Председатель. — Кого вы у Распутина застали, кроме Головиной?
Добровольский. — Девочка какая-то была, дочь, кажется, я не знаю. В тот же день или на другой я получил по телефону приглашение ехать в Царское. Мне был дан адрес: Церковная 4 или 6. Я не знаю, что это такое. Поехал туда.
Смиттен. — Кем был дан адрес?
Добровольский. — Мне говорил скороход его величества. Я приехал туда, сейчас не могу сказать, что это было такое — лазарет или частная квартира. Если частная квартира — то, вероятно, квартира Вырубовой. Я вхожу туда, вижу дама, которую я никогда в глаза не видел. Это была г-жа Вырубова. А сбоку стояла ширмочка. Из-за этой ширмочки встает сестра милосердия, делает шаг в мою сторону, протягивает руку, и я узнаю императрицу. Она принимает меня очень любезно, говорит о разных вещах, о том, что она столько лет меня не видела, расспрашивает меня про семью, — одной из дочерей моих, которая ребенком прекрасно играла на скрипке, она интересовалась. Затем говорит о Михаиле Александровиче, о его жене, и ни одного слова ни о каком деле. Так прошло 15–20 минут, потом она опять протянула руку, и я уехал. Уже выходя от нее, я не мог не сопоставить того, что мне говорили о том, что будто бы мне необходимо ехать, чтобы снять с себя какое-то обвинение и ради этого меня, так сказать, заманили туда. Потом уже, когда наслаивалось дальнейшее, когда ко мне по разным делам и, между прочим, по делу Сухомлинова и Рубинштейна, являлись какие-то сестры милосердия, разные лица и высокопоставленные дамы и все ссылались на императрицу, — у меня сложилось такое впечатление, что меня просто на этом изловили, и второй раз, когда я видел императрицу (по назначении), она ни одного слова со мной не говорила. Я скажу больше. Меня до такой степени это взволновало, что я государя спросил: «Ваше величество, у меня был момент, когда я думал, что какие-то враги меня в чем-то перед вами очернили или обвинили». — «Никогда, ничего подобного.» Результат всего — у меня было впечатление, что меня просто туда заманили для того, чтобы потом на этом сыграть, но увидели с первого шага, что они ошиблись.
Председатель. — Через сколько времени после вашего визита к Распутину вы увидели в квартире Вырубовой бывшую императрицу?
Добровольский. — Теперь трудно сказать. Я думаю, через несколько дней.
Председатель. — К чему сводился ваш разговор с Распутиным в этот раз?
Добровольский. — С ним у меня не было разговора. Он всегда говорил что-то такое…
Председатель. — Но вас вызвали, стало быть, имели к вам какое-нибудь дело?
Добровольский. — Головина была там, и с ней я говорил.

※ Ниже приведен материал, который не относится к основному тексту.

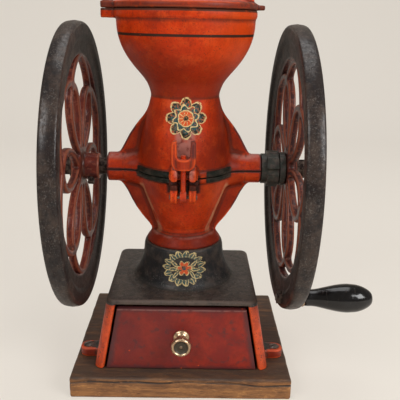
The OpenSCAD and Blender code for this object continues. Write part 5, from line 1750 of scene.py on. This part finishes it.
def area_lamp(name, place, target, size, power):
    """Square soft lamp that faces its target."""
    light = bpy.data.lights.new(name, "AREA")
    light.size, light.energy = size, power
    lamp = bpy.data.objects.new(name, light)
    lamp.location = place
    aim = Vector(target) - Vector(place)
    lamp.rotation_euler = aim.to_track_quat("-Z", "Y").to_euler()
    bpy.context.scene.collection.objects.link(lamp)


class MILL_OT_stage(bpy.types.Operator):
    """Makes the floor with its backdrop, the lamps and the camera"""

    bl_idname = "mill.stage"
    bl_label = "Stage"

    def execute(self, context):
        t = tints()
        scene = context.scene
        depth, width = np.linspace(*FLOOR_DEPTH), np.linspace(*FLOOR_WIDTH)
        share = np.maximum(depth - SWEEP_START, 0) / SWEEP_DEPTH
        rise = share**2 * SWEEP_RISE
        Y, X = np.meshgrid(depth, width, indexing="ij")
        Z = np.repeat(rise[:, None], len(width), 1)
        points = np.stack([X, Y, Z], 2).reshape(-1, 3)
        mesh = bpy.data.meshes.new("floor")
        faces = grid_faces(len(depth), len(width), wrap_columns=False)
        mesh.from_pydata(points.tolist(), [], faces.tolist())
        mesh.polygons.foreach_set("use_smooth", np.ones(len(mesh.polygons), bool))
        mesh.materials.append(self.floor_finish(t))
        floor = bpy.data.objects.new("floor", mesh)
        scene.collection.objects.link(floor)

        world = bpy.data.worlds.new("Studio")
        world.use_nodes = True
        shade = world.node_tree.nodes["Background"]
        shade.inputs[0].default_value = t.floor
        path = world.node_tree.nodes.new("ShaderNodeLightPath")
        level = world.node_tree.nodes.new("ShaderNodeMapRange")
        level.inputs["To Min"].default_value = WORLD_LIGHT
        level.inputs["To Max"].default_value = WORLD_SEEN
        world.node_tree.links.new(path.outputs["Is Camera Ray"], level.inputs[0])
        world.node_tree.links.new(level.outputs[0], shade.inputs[1])
        scene.world = world
        for name, place, size, power in LAMPS:
            area_lamp(name, place, LAMP_TARGET, size, power)
        self.add_camera(scene)
        scene.view_settings.view_transform = "Standard"
        return {"FINISHED"}

    def floor_finish(self, t):
        """Pale matt floor that glows a little where the camera sees it."""
        p = Paint("Floor", Roughness=0.9)
        p.finish(p.mix(p.noise(700, 2) * 0.15, t.floor, FLOOR_SHADE))
        glow = p.node("ShaderNodeEmission", None, {0: t.floor, 1: FLOOR_GLOW})
        ray = p.node("ShaderNodeLightPath", out="Is Camera Ray")
        matt = Wire(p, p.shader.outputs[0])
        blend = p.node("ShaderNodeMixShader", None,
                       {0: ray * GLOW_SHARE, 1: matt, 2: glow})
        surface = p.tree.nodes["Material Output"].inputs["Surface"]
        p.tree.links.new(blend.socket, surface)
        return p.material

    def add_camera(self, scene):
        """Camera whose turn is given as yaw, pitch below level, and roll."""
        yaw, pitch, roll = (math.radians(a) for a in CAMERA_TURN)
        look = np.array([
            -math.sin(yaw) * math.cos(pitch), math.cos(yaw) * math.cos(pitch),
            -math.sin(pitch),
        ])
        level = np.array([math.cos(yaw), math.sin(yaw), 0])
        rise = np.cross(level, look)
        right = level * math.cos(roll) + rise * math.sin(roll)
        up = rise * math.cos(roll) - level * math.sin(roll)
        camera = bpy.data.cameras.new("Camera")
        camera.sensor_fit, camera.sensor_width = "HORIZONTAL", CAMERA_SENSOR
        camera.lens, camera.clip_start = CAMERA_LENS, 0.01
        eye = bpy.data.objects.new("Camera", camera)
        eye.matrix_world = Matrix([
            (right[i], up[i], -look[i], CAMERA_PLACE[i])
            for i in range(3)
        ] + [(0, 0, 0, 1)])
        scene.collection.objects.link(eye)
        scene.camera = eye


STEPS = (
    MILL_OT_board, MILL_OT_base, MILL_OT_case, MILL_OT_hopper, MILL_OT_cover,
    MILL_OT_clamp, MILL_OT_wheels, MILL_OT_drawer, MILL_OT_handle,
    MILL_OT_hardware, MILL_OT_stage,
)


class MILL_PT_parts(bpy.types.Panel):
    """Lists the mill's pieces, sizes and colours"""

    bl_idname = "MILL_PT_parts"
    bl_label = "Coffee mill"
    bl_space_type = "VIEW_3D"
    bl_region_type = "UI"
    bl_category = "Mill"

    def draw(self, context):
        layout = self.layout
        for group in (context.scene.mill_sizes, context.scene.mill_colours):
            column = layout.column()
            for key in group.bl_rna.properties.keys():
                if key not in ("rna_type", "name"):
                    column.prop(group, key)
        for step in STEPS:
            layout.operator(step.bl_idname)


CLASSES = (MillSizes, MillColours, *STEPS, MILL_PT_parts)


def register():
    for cls in CLASSES:
        bpy.utils.register_class(cls)
    bpy.types.Scene.mill_sizes = bpy.props.PointerProperty(type=MillSizes)
    bpy.types.Scene.mill_colours = bpy.props.PointerProperty(type=MillColours)


def unregister():
    del bpy.types.Scene.mill_colours
    del bpy.types.Scene.mill_sizes
    for cls in reversed(CLASSES):
        bpy.utils.unregister_class(cls)


def main():
    register()
    for step in STEPS:
        getattr(bpy.ops.mill, step.bl_idname.split(".")[1])()


if __name__ == "__main__":
    main()
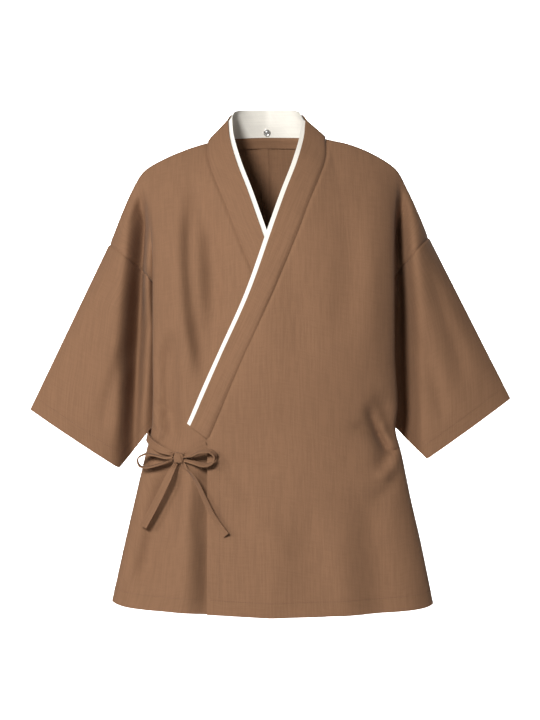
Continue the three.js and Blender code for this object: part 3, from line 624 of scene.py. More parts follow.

Председатель. — А с Распутиным говорили мало?
Добровольский. — Может быть, он что-нибудь и сказал, но я не помню. Он постоянно отдельные слова бросал, но я положительно удостоверяю, что никакого разговора не было.
Председатель. — Он говорил «ты» или «вы»?
Добровольский. — «Вы».
Смиттен. — Известна вам теперь связь вашего вызова в Царское с назначением министром?
Добровольский. — Я не знаю.
Смиттен. — Вы доложили при свидании императору, когда он вызвал вас для предложения вам поста министра, о том, что были вызваны императрицею и имели с ней беседу?
Добровольский. — У меня не было разговора с ней о моем назначении.
Смиттен. — Так что об этом свидании с императрицею вы государю не сказали?
Добровольский. — Я совершенно искренно вам написал в прошлый раз, что для меня было совершенно неожиданно, когда государь сказал мне о назначении.
Смиттен. — Значит, ни с Головиной, ни с Распутиным о предполагаемом назначении вас министром никаких разговоров не было?
Добровольский. — Не было; больше я никогда в квартире Распутина не был и его не видел.
Смиттен. — В связи с вашим назначением на пост министра юстиции, вам пришлось принять личное участие в судьбе некоего Нахимова. Будьте добры, скажите, какие именно обстоятельства остановили ваше внимание на этом деле?
Добровольский. — Я это дело помню, когда я писал объяснение, я о нем не вспомнил, но потом уже вспомнил, что, сидя в павильоне в думе, прочел в какой-то газете, кажется, в «Известиях Рабочих Депутатов», что мне ставится в обвинение это дело. О нем я скажу по порядку, как было. Ко мне его направил очень близкий человек, Адам Ржевуский, который был начальником Терской области. Нахимов явился ко мне с письмом от него. Имел я, кроме того, письмо, тогда же предъявленное мне или потом полученное, от генерала Шатилова, тоже бывшего управляющего областью.
Смиттен. — Это не бывший помощник наместника на Кавказе?